Friday, July 15

Book Review: Taming of the Shrew

Author: William Shakespeare
Title: The Taming of the Shrew
Genre: Historical Fiction, Play, Comedy, Classic
Pages: 304
First Published: 1590
Where I Got It: My Shelf (a book full of Shakespeare works my Grandpa Carol gave me)

"Renowned as Shakespeare's most boisterous comedy, The Taming of the Shrew is the tale of two young men, the hopeful Lucentio and the worldly Petruchio, and the two sisters they meet in Padua. 

Lucentio falls in love with Bianca, the apparently ideal younger daughter of the wealthy Baptista Minola. But before they can marry, Bianca's formidable elder sister, Katherine, must be wed. Petruchio, interested only in the huge dowry, arranges to marry Katherine -against her will- and enters into a battle of the sexes that has endured as one of Shakespeare's most enjoyable works. "

This would be the second time I've read 'Taming of the Shrew'. The first time I read it was after I had seen the movie 10 Things I Hate About You starring Heath Ledger. I had loved the movie, so I decided it would be wise to read the book/play that inspired the movie. I liked it the first time I read it, but I was confused a lot of the time. After a handful of years I returned to read this because of my heightened skill of deciphering William Shakespeare's complex word usage. Now when I read it I understood more of what was being said. I actually understood the humor! 

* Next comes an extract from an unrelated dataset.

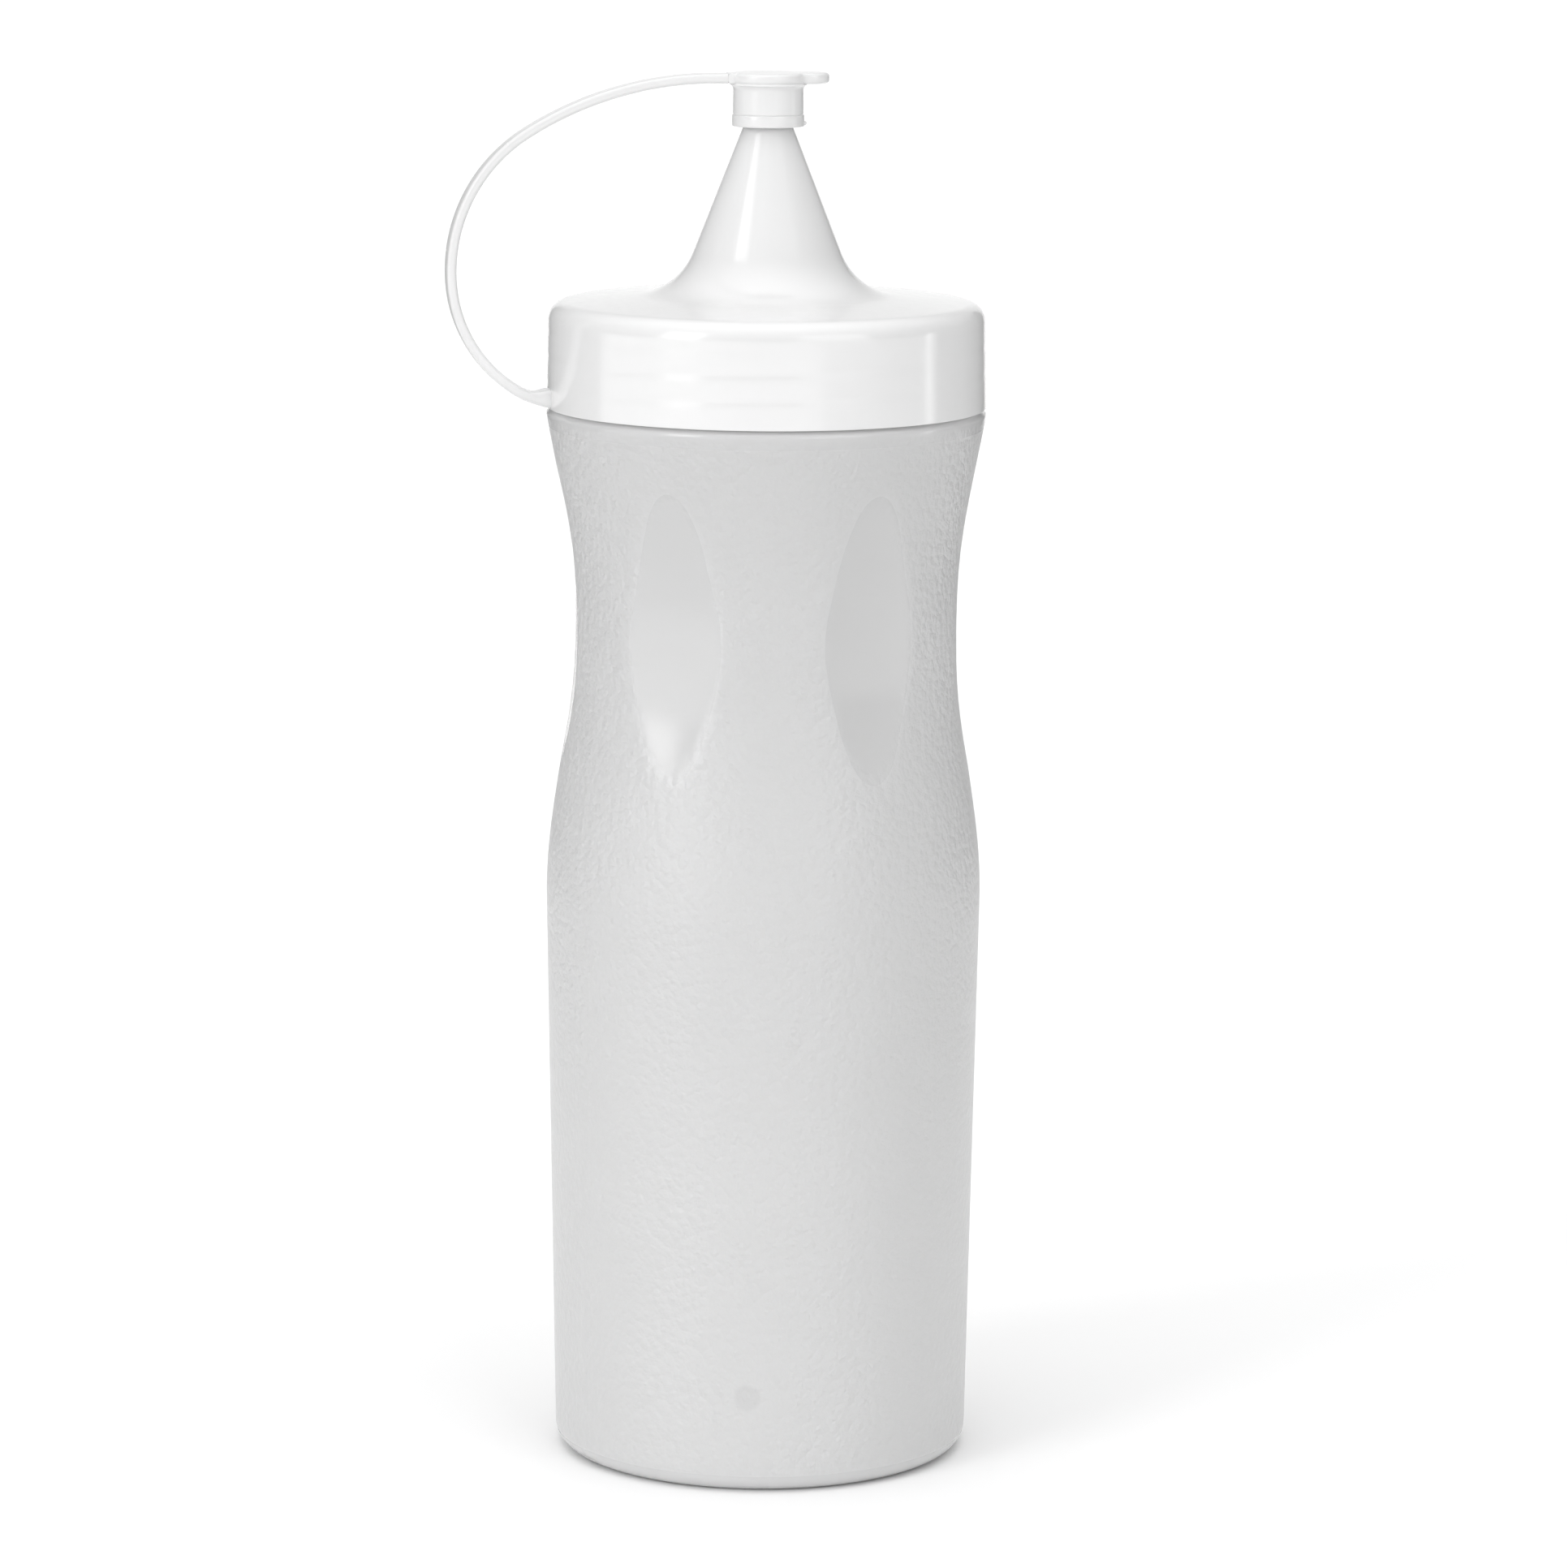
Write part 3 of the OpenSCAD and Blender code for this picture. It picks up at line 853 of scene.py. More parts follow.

When re-reading this book/play I was laughing so much I actually woke up Leopold. I sped through this, I could barely put it down! I loved all the characters for different reasons. They were all in their own little worlds and had completely different motives for what they did and why they did it. I felt kind of bad for Kate, because all she wanted was to be left alone, but no one would leave her alone. I believe that Kate was the most honest character. She was also a very strong and independent woman. 

Many people complain that this book is "sexist" but I really don't see how. I find it the opposite of sexist, because Kate and Bianca's father could have just forced them to marry, but he let them do what they wanted (sort of). Kate was strong and independent and didn't let a man dominate her. How is that sexist? Maybe I'm missing it, but I just don't see it.

Anyways....I can't really think of anything I didn't like about this book/play. Of course I'm not a huge fan of the way William Shakespeare writes, but I never complain about that. I love his work and so I deal with the difficult word usage. There's nothing I can think of that I didn't like. It was funny, romantic, cute, witty, and just fun. If you're looking for a quick and fun book to read on a lazy summer day check this one out. You'll be rolling in laughter! Out of five stars I will grant this one 5 stars. ^.^

favorite character(s): Kate (she was just an honest and funny character)
not-so favorite character(s): Bianca (she's so annoying sometimes)
Favorite quote: "Is not this well? - Come, my sweet Kate; Better once than never, for never too late." said by Petruchio.



Blodeuedd said...

I am with you, I can't see the sexist part either. And so not ready to read it though

Carole Rae said...

Yeah. I just don't get it. You would like it (if you're a Billy Shakespeare fan). It's an acquired taste I guess.